Copy every line, leaving nothing out and adding nothing.

———

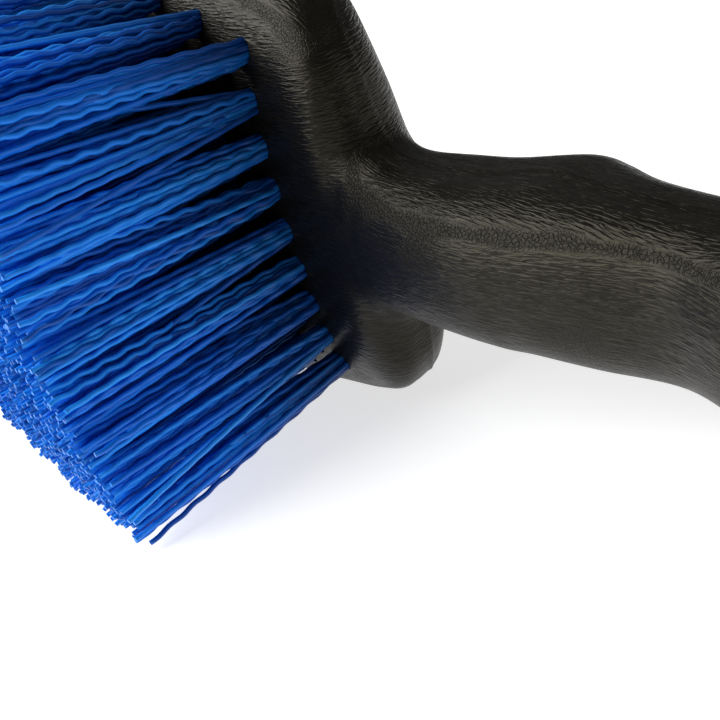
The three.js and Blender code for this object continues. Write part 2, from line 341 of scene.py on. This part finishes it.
def raisePartingLine(mesh, ringCount):
    # The low ridge that the joint of the mould leaves round the body, just to the back of its widest part.
    count, index = moulding["ringPoints"], moulding["partingIndex"]
    normals = [v.vector.copy() for v in mesh.vertex_normals]
    for ring in range(len(moulding["endShares"]), ringCount - len(moulding["endShares"])):
        for k in (ring * count + index, ring * count + count // 2 - index):
            mesh.vertices[k].co += normals[k] * moulding["partingRise"] * mm


def prismMesh(name, near, far):
    # A closed prism between two outlines of the same number of points.
    count = len(near)
    faces = [tuple(reversed(range(count))), tuple(range(count, 2 * count))]
    faces += [(k, (k + 1) % count, count + (k + 1) % count, count + k) for k in range(count)]
    mesh = bpy.data.meshes.new(name)
    mesh.from_pydata([inRoom(p) for p in near + far], [], faces)
    return mesh


def circlePoints(radius, depth, count):
    angles = [2 * math.pi * k / count for k in range(count)]
    return [Vector((radius * math.cos(a), depth, -radius * math.sin(a))) for a in angles]


def mouldingCuts(rows):
    cuts = []
    radius, sides = tufts["holeDiameter"] / 2, tufts["holeSides"]
    for tuft in (t for row in rows for t in row):
        ends = [[tuft["foot"] + tuft["turn"] @ p for p in circlePoints(radius, depth, sides)]
                for depth in (-tufts["drillStart"], tufts["holeDepth"])]
        cuts.append(prismMesh("hole", *ends))
    past, radius = moulding["past"], moulding["hangDiameter"] / 2
    middle = Vector((moulding["hangX"], 0, 0))
    ends = [[middle + p for p in circlePoints(radius, depth, moulding["hangSides"])]
            for depth in (-past, past)]
    cuts.append(prismMesh("hole", *ends))
    start, height = moulding["landStart"], moulding["landHeight"]
    land = [[(start, height, z), (start + past, height, z), (start + past, height + past, z),
             (start - past, height + past, z)] for z in (-past, past)]
    cuts.append(prismMesh("land", *land))
    return cuts


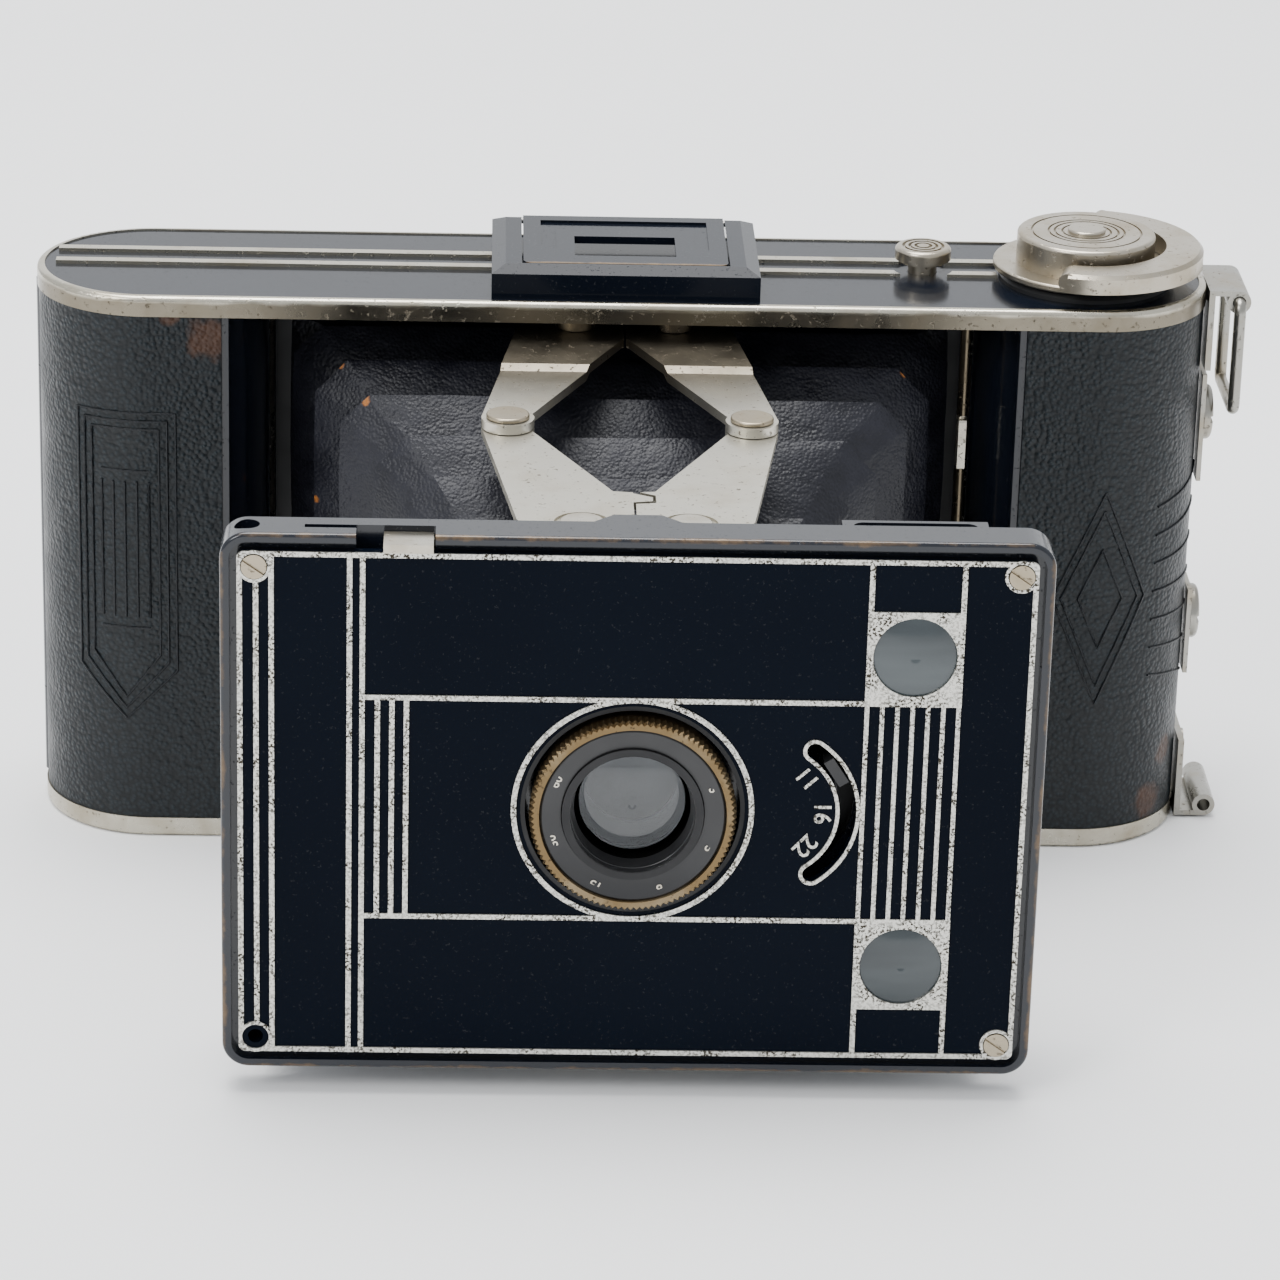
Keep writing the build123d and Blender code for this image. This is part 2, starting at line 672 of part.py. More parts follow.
def aperture_plate():
    """Swinging plate with three stops, and the pointer that comes forward through the arc slot."""
    near_y, far_y = shutter_plate_y - 1.0, shutter_plate_y - 0.4
    arm = 15.8
    stops = (4.7, 3.3, 2.4)
    sketch = Pos(stop_pivot_x, mid_z) * Circle(3.0)

    def at(radius, angle):
        return stop_pivot_x + radius * math.cos(angle), mid_z + radius * math.sin(angle)

    angles = [math.radians(180 + stop_step * i) for i in range(len(stops))]
    for angle in angles:
        sketch += Pos(*at(arm, angle)) * Circle(6.6)
    for angle in angles:
        reach = [at(3, angle + s) for s in (1.4, -1.4)]
        far = [at(arm, angle + s) for s in (-0.38, 0.38)]
        sketch += polygon(*reach, *far)
    for angle, stop in zip(angles, stops):
        sketch -= Pos(*at(arm, angle)) * Circle(stop)
    rest = math.radians(stop_step)
    tip = at(stop_radius, rest)
    dx, dz = -1.5 * math.sin(rest), 1.5 * math.cos(rest)
    sketch += polygon(
        (stop_pivot_x + dx, mid_z + dz), (stop_pivot_x - dx, mid_z - dz),
        (tip[0] - dx, tip[1] - dz), (tip[0] + dx, tip[1] + dz))
    plate = facing(sketch, near_y, far_y)
    pointer = Pos(*tip) * (Rot(0, 0, stop_step) * Rectangle(1.3, 3.6))
    plate += facing(pointer, plate_front_y - 0.3, far_y)
    return plate - boss(stop_pivot_x, mid_z, near_y, far_y, 1.2 + running)


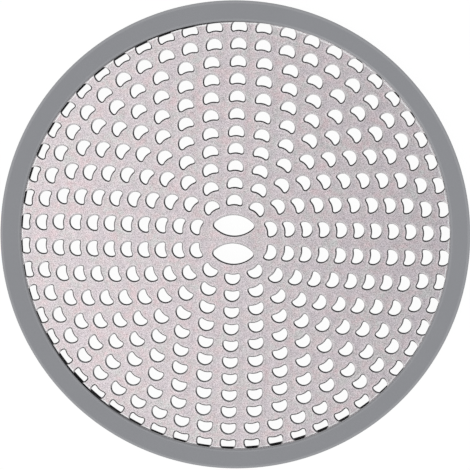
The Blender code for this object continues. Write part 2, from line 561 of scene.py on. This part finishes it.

———

**Solution to this exercise:**
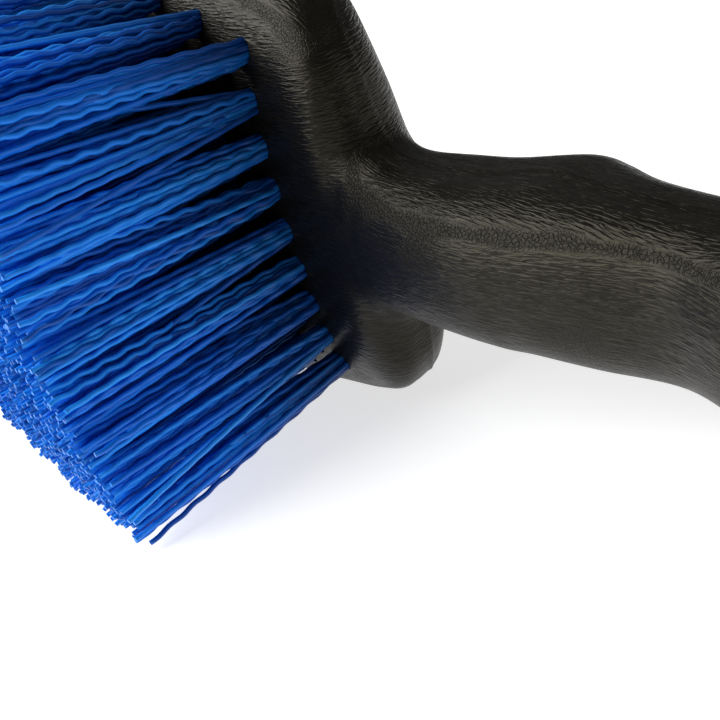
The three.js and Blender code for this object continues. Write part 2, from line 341 of scene.py on. This part finishes it.
def raisePartingLine(mesh, ringCount):
    # The low ridge that the joint of the mould leaves round the body, just to the back of its widest part.
    count, index = moulding["ringPoints"], moulding["partingIndex"]
    normals = [v.vector.copy() for v in mesh.vertex_normals]
    for ring in range(len(moulding["endShares"]), ringCount - len(moulding["endShares"])):
        for k in (ring * count + index, ring * count + count // 2 - index):
            mesh.vertices[k].co += normals[k] * moulding["partingRise"] * mm


def prismMesh(name, near, far):
    # A closed prism between two outlines of the same number of points.
    count = len(near)
    faces = [tuple(reversed(range(count))), tuple(range(count, 2 * count))]
    faces += [(k, (k + 1) % count, count + (k + 1) % count, count + k) for k in range(count)]
    mesh = bpy.data.meshes.new(name)
    mesh.from_pydata([inRoom(p) for p in near + far], [], faces)
    return mesh


def circlePoints(radius, depth, count):
    angles = [2 * math.pi * k / count for k in range(count)]
    return [Vector((radius * math.cos(a), depth, -radius * math.sin(a))) for a in angles]


def mouldingCuts(rows):
    cuts = []
    radius, sides = tufts["holeDiameter"] / 2, tufts["holeSides"]
    for tuft in (t for row in rows for t in row):
        ends = [[tuft["foot"] + tuft["turn"] @ p for p in circlePoints(radius, depth, sides)]
                for depth in (-tufts["drillStart"], tufts["holeDepth"])]
        cuts.append(prismMesh("hole", *ends))
    past, radius = moulding["past"], moulding["hangDiameter"] / 2
    middle = Vector((moulding["hangX"], 0, 0))
    ends = [[middle + p for p in circlePoints(radius, depth, moulding["hangSides"])]
            for depth in (-past, past)]
    cuts.append(prismMesh("hole", *ends))
    start, height = moulding["landStart"], moulding["landHeight"]
    land = [[(start, height, z), (start + past, height, z), (start + past, height + past, z),
             (start - past, height + past, z)] for z in (-past, past)]
    cuts.append(prismMesh("land", *land))
    return cuts


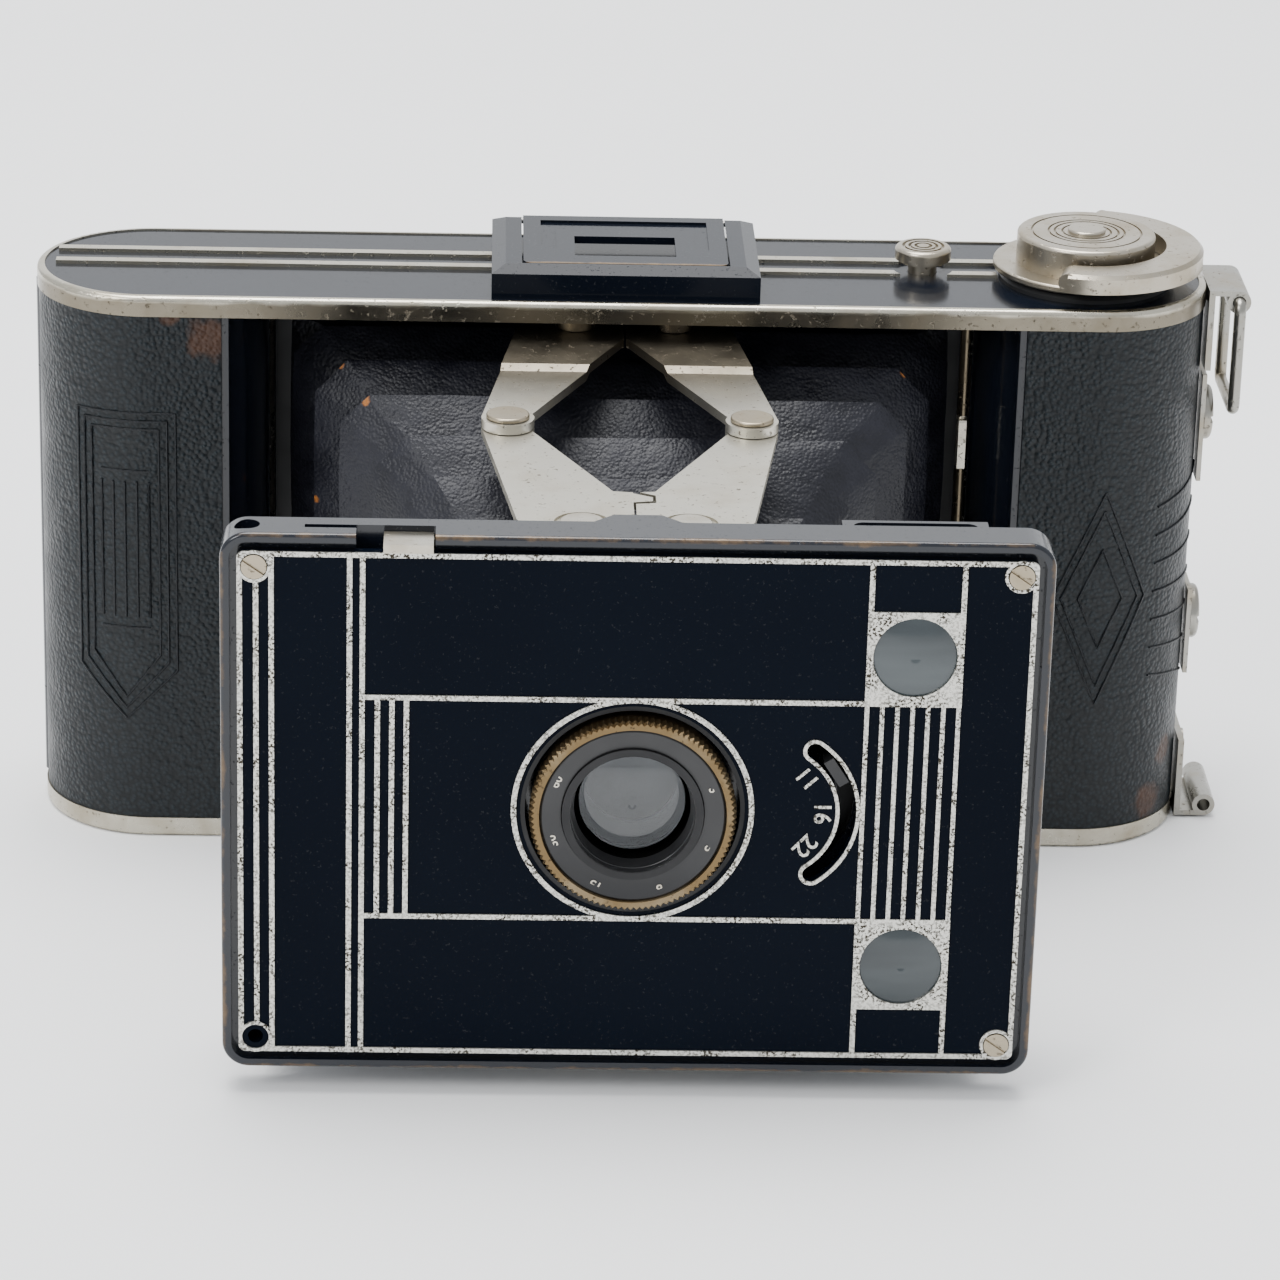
Keep writing the build123d and Blender code for this image. This is part 2, starting at line 672 of part.py. More parts follow.
def aperture_plate():
    """Swinging plate with three stops, and the pointer that comes forward through the arc slot."""
    near_y, far_y = shutter_plate_y - 1.0, shutter_plate_y - 0.4
    arm = 15.8
    stops = (4.7, 3.3, 2.4)
    sketch = Pos(stop_pivot_x, mid_z) * Circle(3.0)

    def at(radius, angle):
        return stop_pivot_x + radius * math.cos(angle), mid_z + radius * math.sin(angle)

    angles = [math.radians(180 + stop_step * i) for i in range(len(stops))]
    for angle in angles:
        sketch += Pos(*at(arm, angle)) * Circle(6.6)
    for angle in angles:
        reach = [at(3, angle + s) for s in (1.4, -1.4)]
        far = [at(arm, angle + s) for s in (-0.38, 0.38)]
        sketch += polygon(*reach, *far)
    for angle, stop in zip(angles, stops):
        sketch -= Pos(*at(arm, angle)) * Circle(stop)
    rest = math.radians(stop_step)
    tip = at(stop_radius, rest)
    dx, dz = -1.5 * math.sin(rest), 1.5 * math.cos(rest)
    sketch += polygon(
        (stop_pivot_x + dx, mid_z + dz), (stop_pivot_x - dx, mid_z - dz),
        (tip[0] - dx, tip[1] - dz), (tip[0] + dx, tip[1] + dz))
    plate = facing(sketch, near_y, far_y)
    pointer = Pos(*tip) * (Rot(0, 0, stop_step) * Rectangle(1.3, 3.6))
    plate += facing(pointer, plate_front_y - 0.3, far_y)
    return plate - boss(stop_pivot_x, mid_z, near_y, far_y, 1.2 + running)


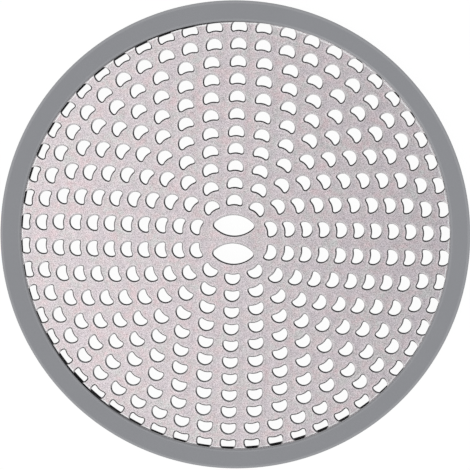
The Blender code for this object continues. Write part 2, from line 561 of scene.py on. This part finishes it.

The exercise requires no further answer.